Sadly, the jab has stuck with me. I mean, in many ways, I am a bad communicator. I am discerning when it comes to who I like to talk to or gather information from. I am so selective that I don't really end up fully communicating. I am more likely to prioritize diplomacy and getting the job done efficiently: sometimes to the detriment of actually telling the full story.. Does that mean I’m a bad communicator? Maybe. Or maybe I'm just an efficient communicator. Or perhaps it just means I’m a selective communicator.

Ugh, this post is starting to sound like a character from a Woody Allen movie wrote it, isn't it? Talk about neurotic!

Okay, so let's say that I’m a reasonable enough communicator in my professional life (after all, nothing wrong with being diplomatic, right?!), but on the subject of other parts of my life, I think I am lacking a particular ease with communication. I don’t know that I always communicate my wants or needs very clearly (I’m usually too concerned about what others’ needs are, or I'm afraid I will sound shallow or needy or selfish if I express what I want). Paradoxically, when I feel I don't have enough of an opinion or a say in things, I get frustrated and stressed. Eventually, I reach a breaking point, and expect everyone around me to understand why I am upset, without having communicated anything at all.

Again, maybe I’m just a selective communicator. Not necessarily a bad one. Just… bad at communicating the full picture?

Or maybe I just need to chill out. One or the other.

So back to writing, and the potential implications of this particular personality flaw on my writing. I am very hesitant - and even, at times, at a loss for words as to how to express myself - so how in the world can I write about situations or people or characters in such a way that can clearly convey information extremely well? I mean, just today, someone told me I was a “real wordsmith.” They didn’t have to take the time out of their day to email me a compliment, but they did.

That was nice.

But also, slightly frustrating. Because my allegedly brilliant wordsmithing seems to be relegated to the page. It doesn’t really extend to my real life.

Why can't I write the script to my real life?! How can I always know what to write when I so frequently don’t know what to say?

Perhaps there is the element of detachment to it all. I write about products, situations, people, places, and characters that aren’t me.

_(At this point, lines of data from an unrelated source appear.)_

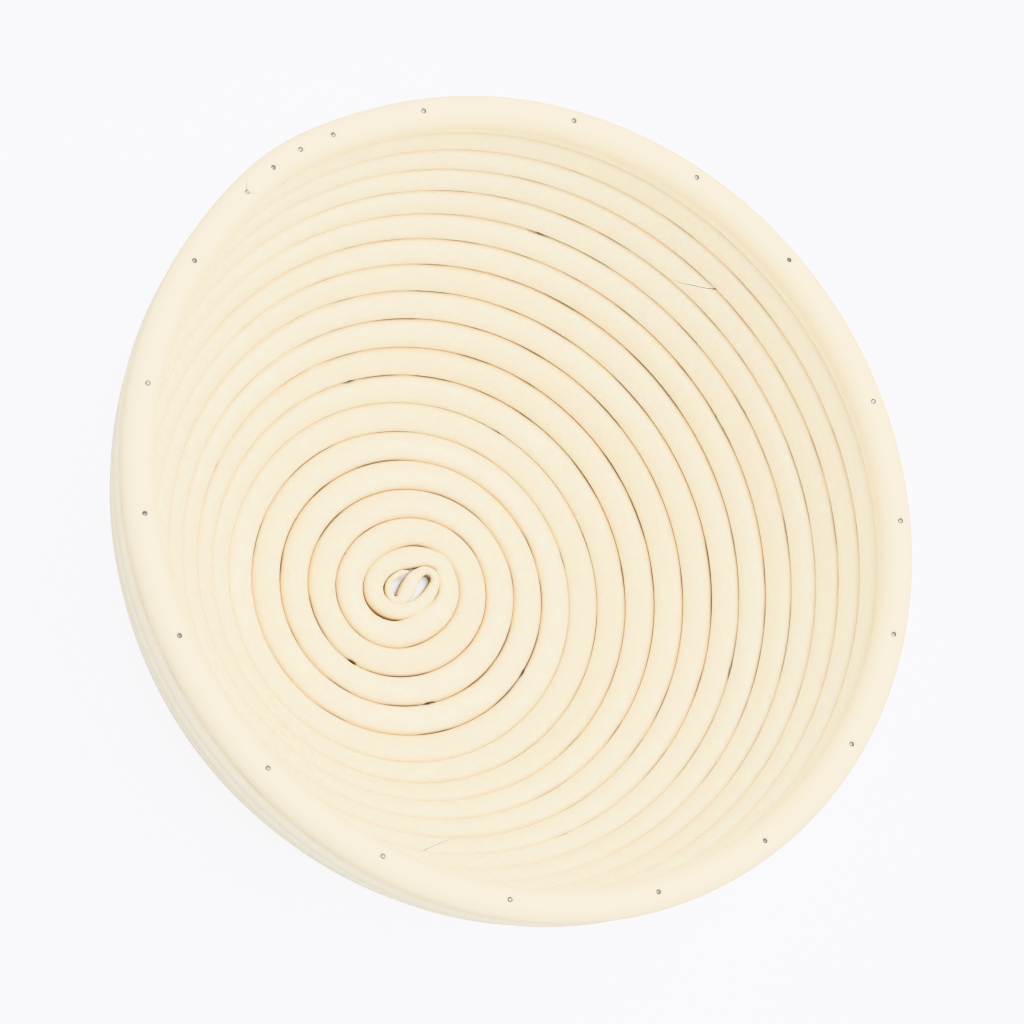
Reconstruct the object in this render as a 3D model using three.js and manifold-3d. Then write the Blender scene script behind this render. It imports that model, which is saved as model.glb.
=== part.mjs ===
// Round proofing basket for bread dough, coiled from rattan cane.
// Millimetres, +Z up, origin on the table under the middle of the basket.
//
// One long coil makes the base and the wall. It starts in an S-shaped hook at the
// centre, runs outwards clockwise as seen from above, and is made of three lengths
// of cane joined end to end by scarf joints. A closed hoop of thicker cane lies on
// the last turn. Headless wire pins hold each turn to the one below it, and a row
// of headed brads holds the hoop down.

import * as THREE from 'three';
import { mergeVertices } from 'three/addons/utils/BufferGeometryUtils.js';
import Module from 'manifold-3d';

const wasm = await Module();
wasm.setup();

// ---- Driving dimensions -------------------------------------------------

const PITCH = 8.0;            // spacing of the turns at the centre of the base
const PITCH_GROWTH = 0.028;   // how much wider each turn is than the one inside it
const GAP = 0.5;              // clearance left between neighbouring turns
const CANE_DEPTH = 6.0;       // thickness of the cane across the wall
const FIRST_SEAM = 6.6;       // distance of the innermost seam from the centre
const HOOK_BULGE = 2.0;       // how far the hook pushes out the seam's start
const HOOK_BULGE_FADE = 0.12; // turns over which that push dies away
const START_ANGLE = 69;       // direction in which the innermost seam starts, degrees
const HOOK_OVAL = 1.9;        // how far the turns round the hook are stretched
const HOOK_OVAL_ANGLE = 78;   // direction of that stretch, degrees
const HOOK_OVAL_FADE = 48;    // distance over which the stretch dies away

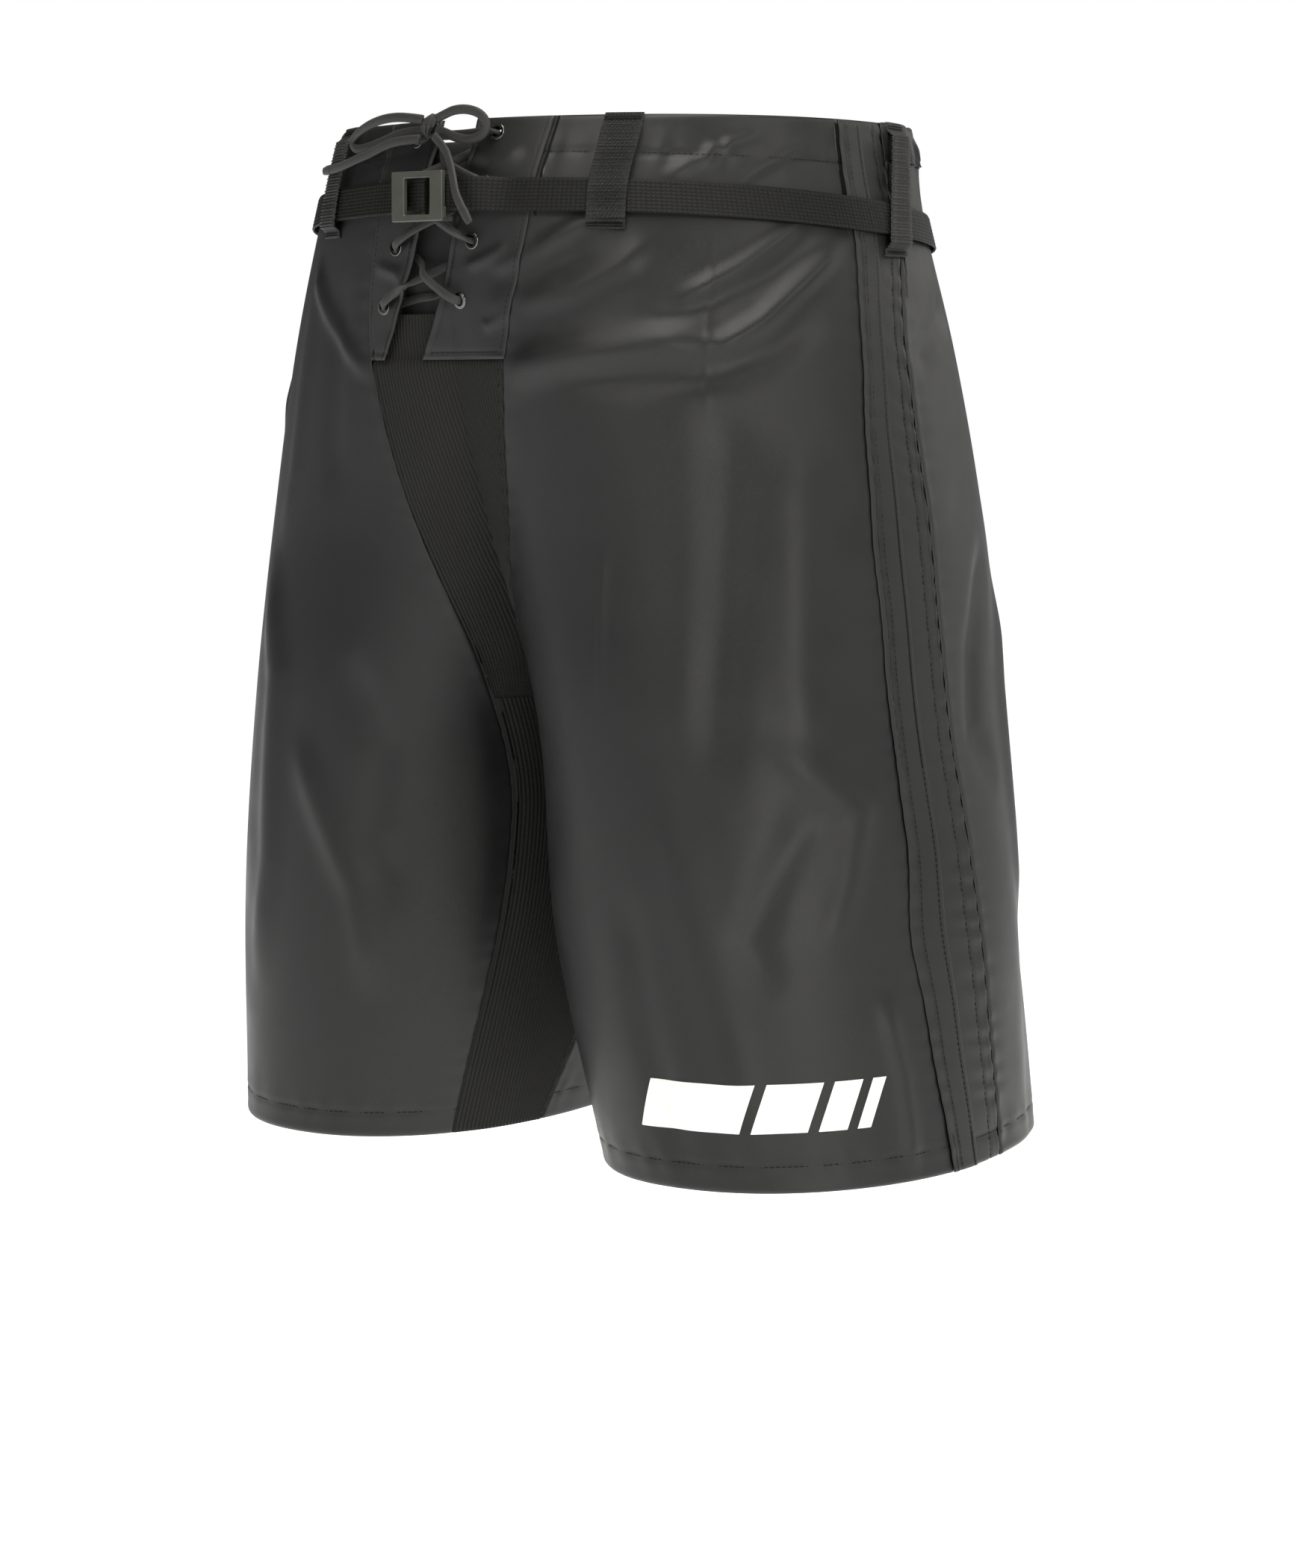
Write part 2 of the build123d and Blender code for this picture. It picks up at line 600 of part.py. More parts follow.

I don’t have to live their choices, suffer the consequences - or rewards - of their actions. There is definitely a safety net in all of that.

But more than that, I have to say that I am a good writer because I can see situations. I can so very clearly see - and more than that, build: scenarios, people, places. Whether it’s fiction - getting into the mind of a character - to nonfiction, writing what I see, feel, and believe a customer wants to know and understand about a certain product. In an instant, I can put myself into the position of 1000s of people and characters, real and fictional, and build the world they are in or the world they want to see and understand. 

Perhaps, I’m not a communicator. I am just a builder. And by inserting myself into other situations, places, and minds, I am able to create the outcomes I want, for either my characters or my customers or my clients’ customers or even myself, and then translate that experience into words. I write what it is that I built in my mind. 

My own world often feels too immediate, too real, too different, too vivid, to be able to effectively communicate the barrage of emotions that either I, or the others around me, are feeling in that instant. Of course, typically upon reflection, I can translate an experience I had into words. But that is usually once the experience has been put behind me. In the moment, it is too difficult to clearly communicate what is happening. I get tongue-tied like any other normal human, at a loss for what to say all too often.


So, yes. Perhaps I am lacking somewhat in the communication department in a moment. But I promise I can make up for it later on the page.

As for my made-up job title in my LinkedIn profile, "Communications Specialist," I'm starting to think that I should just stick with plain ol' "writer".